If so be the case, then the Government must not only cut-off all funding for
madarsas but also withdraw recognition for certificates issued by theological
schools. The public exchequer is not meant for producing Islamic clerics.
Tragically, the Jamiat Ulama-i-Hind's antediluvian
though insidious agenda and its provocative assault on Indian nationhood by
reiterating the fatwa against Vande Mataram have been legitimised by the presence
of Union Home Minister P Chidambaram at the Deoband gathering. This is not
to suggest that he was party to the outrageous resolutions; after all, as
Mr Chidambaram has pointed out, all this was done before he arrived to address
the gathering. But two points merit mention. First, as Home Minister, he should
have been aware of what had transpired at the meeting. The Jamiat Ulama-i-Hind
did not keep the resolutions a secret; on the contrary, they were posted on
the organisation's website.
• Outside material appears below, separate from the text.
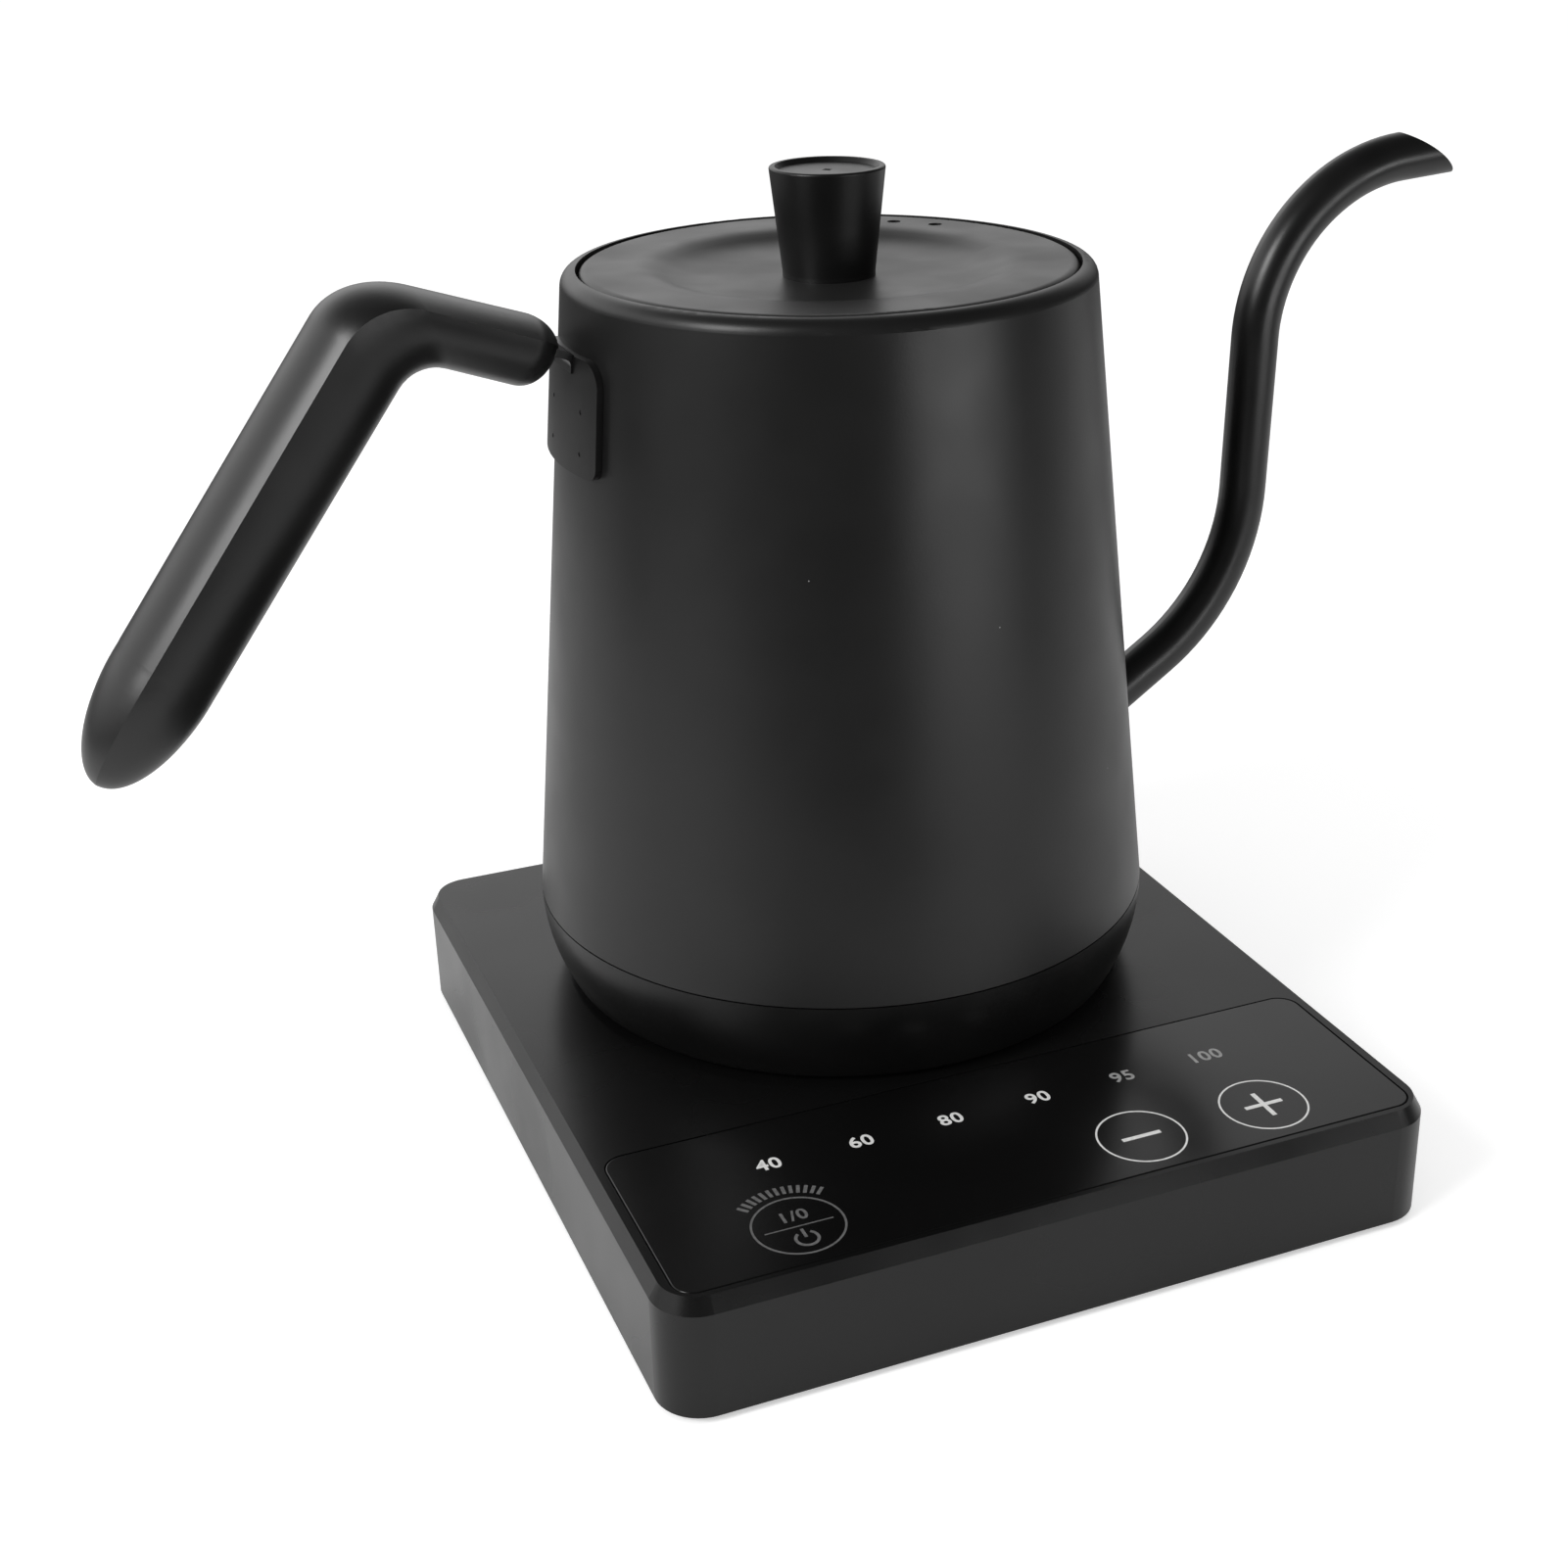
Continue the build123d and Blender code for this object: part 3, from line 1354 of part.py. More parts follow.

Second, it was expected of him to unequivocally
condemn the Jamiat Ulama-i-Hind's denigration of the National Song and register
his disagreement with the ulama's vision of a joyless world where women are
treated as no more than chattel and where modernity is shunned with vengeance.
It is immaterial that the Jamiat Ulama-i-Hind has craftily parroted the oft-quoted
definition of jihad as being different from terrorism. Such vacuous declarations
convince nobody, least of all jihadis who kill in the name of Islam.